What next? Verse 19. One moment these people think that Paul and Barnabas are incarnated idols, and can hardly be stopped from doing sacrifice; and the next moment the Jews come, and with a bit of persuasion, have them stoning Paul! The Jews had done this to Jesus. One day they were heralding Him with palm leaves, and a few days later were crying for His crucifixion. The human heart is fickle.

Some feel that Paul mentions this situation in 2 Corinthians 12:1—3. Apparently, Paul was caught up to the third Heaven (God’s presence) and Paradise. To go through all that Paul did, and then to get to Paradise and have to go back to Earth seems tough! It might have been the encouragement he needed to go on, though. He knew what he meant when he talked about being absent from the body and present with the Lord.

After being stoned and left for dead, you’d think that Paul would need EMS attention, but he got up and walked into the city. He had preformed a miracle, now he was a miracle!

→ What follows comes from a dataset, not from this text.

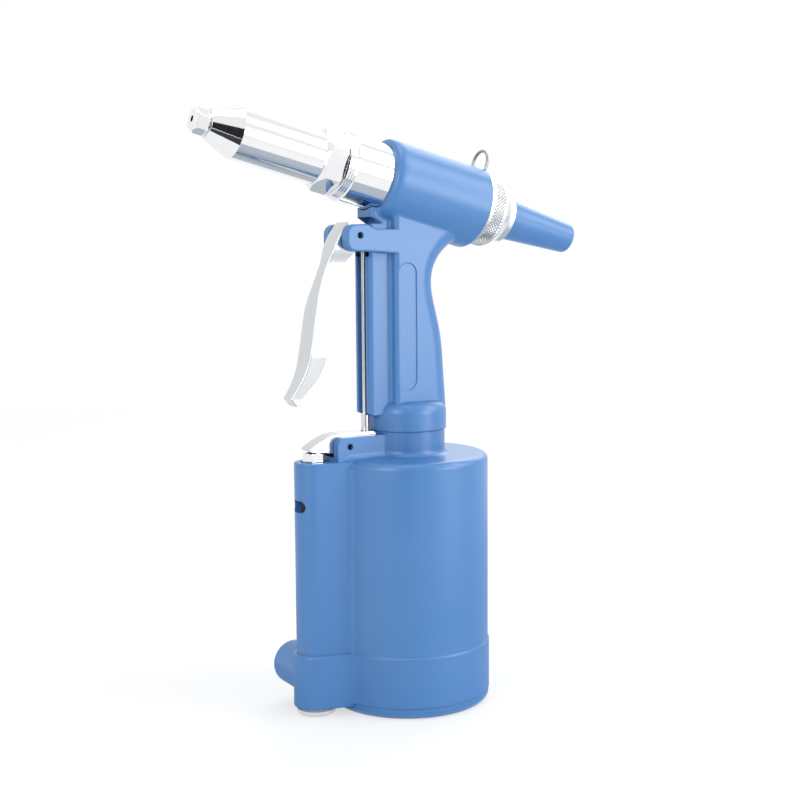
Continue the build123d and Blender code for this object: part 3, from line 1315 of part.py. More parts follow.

Paul and Barnabas left Lystra and went and visited Derbe, and then headed back the way that they had come. Right back to Lystra, where all these events had just at happened! As they went, what did they find? Believers! Those that were going on in the faith. This time around they confirmed the disciples, encouraging them to continue in the faith. They might have had the same opposition that Paul and Barnabas had had—Paul told them that it was by much persecution that we must enter the Kingdom of Heaven—but they encouraged them to press on.

Another thing that Paul and Barnabas did was to appoint elders for the assemblies.These weren’t ministers, but rather spiritual pillars for others to lean on and look to. Then, after prayer and fasting, they commended the saints, not to the elders, but to the Lord.

What should we learn from all of Paul’s experiences? That we must continue in the faith, even though our situations may be difficult.

Hymn 140 - Will your anchor hold in the storms of life?